The second version is a more modern recipe, including a housemade Grenadine and a Dry Curacao liqueur. Our recipe replaces Dry Curacao with Grand Marnier, but using Cointreau in this beautiful drink is just as good.
Between the Sheets
The Between the Sheets is a drink closely related to the Sidecar cocktail. It's less known, yet the bright and tangy flavors make for a delicious cocktail.
It's a split-base cocktail based on Cognac and White Rum. Fresh lemon juice and Cointreau balance the flavors and bring the drink to life.
The inventor of the drink was Harry MacElhone, a legendary bartender.
White Lady cocktail
The White Lady cocktail is a classic drink from the 1910s. Just like the Between the Sheets, the drink was invented by bar legend Harry MacElhone.

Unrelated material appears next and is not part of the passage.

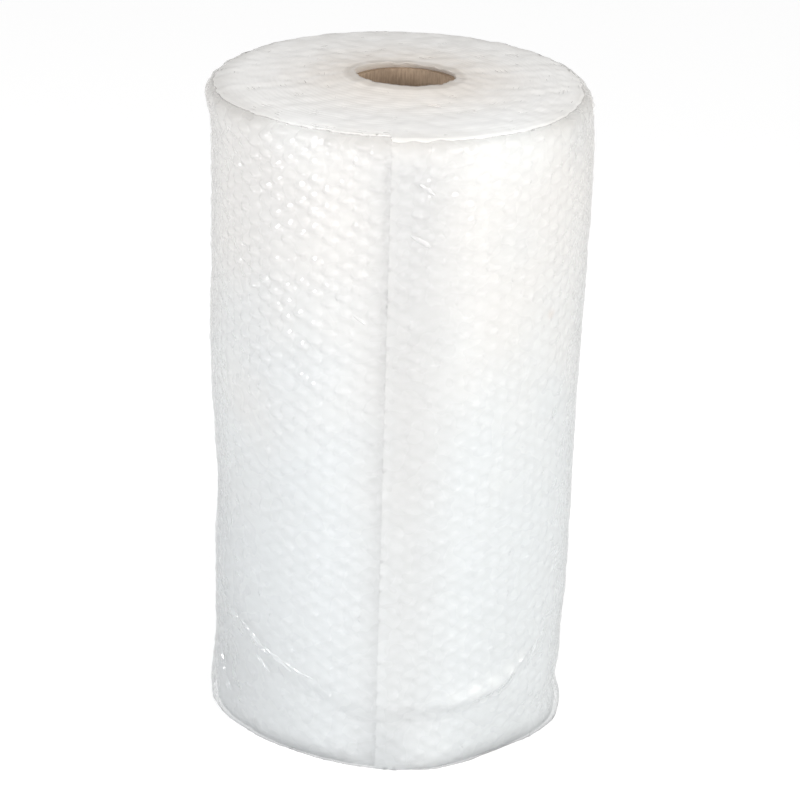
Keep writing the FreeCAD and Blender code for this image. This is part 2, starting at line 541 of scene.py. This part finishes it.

The drink made from Gin, fresh lemon juice, and Cointreau is also a member of the Daisy cocktail family.
Another ingredient that's often added to a White Lady is egg white. However, I think this drink also shines without the frothy extra.
The Sidecar cocktail is one of the most famous classic cocktails. The forerunner of the Between the Sheets cocktail includes VSOP Cognac, Cointreau, lemon juice, and just a dash of Angostura bitters.
The Sidecar often sports a sugar rim. Ideally, you use superfine sugar as it looks better and sticks nicely to the glass.
Also, if you're into Cognac and Brandy drinks, check out these Brandy cocktail recipes.
This list isn't complete without the Mezcal Margarita. The Mezcal base adds a beautiful smoky touch to the established recipe.
Other than the base, the recipe is identical to the classic Margarita. But you can also spice this drink up by adding some jalapeno slices. Or you apply a spicy Tajin rim instead of the regular salt rim.
Long Island Ice Tea
The Long Island Ice Tea is a drink with a bad reputation. Though, when made the right way, this boozy cocktail is far from being inferior.
Gin, Tequila, Vodka, Rum, Cointreau, lemon juice, coke, and simple syrup all go into the drink. And even though the list of ingredients is long, the flavors in the cocktail are well balanced.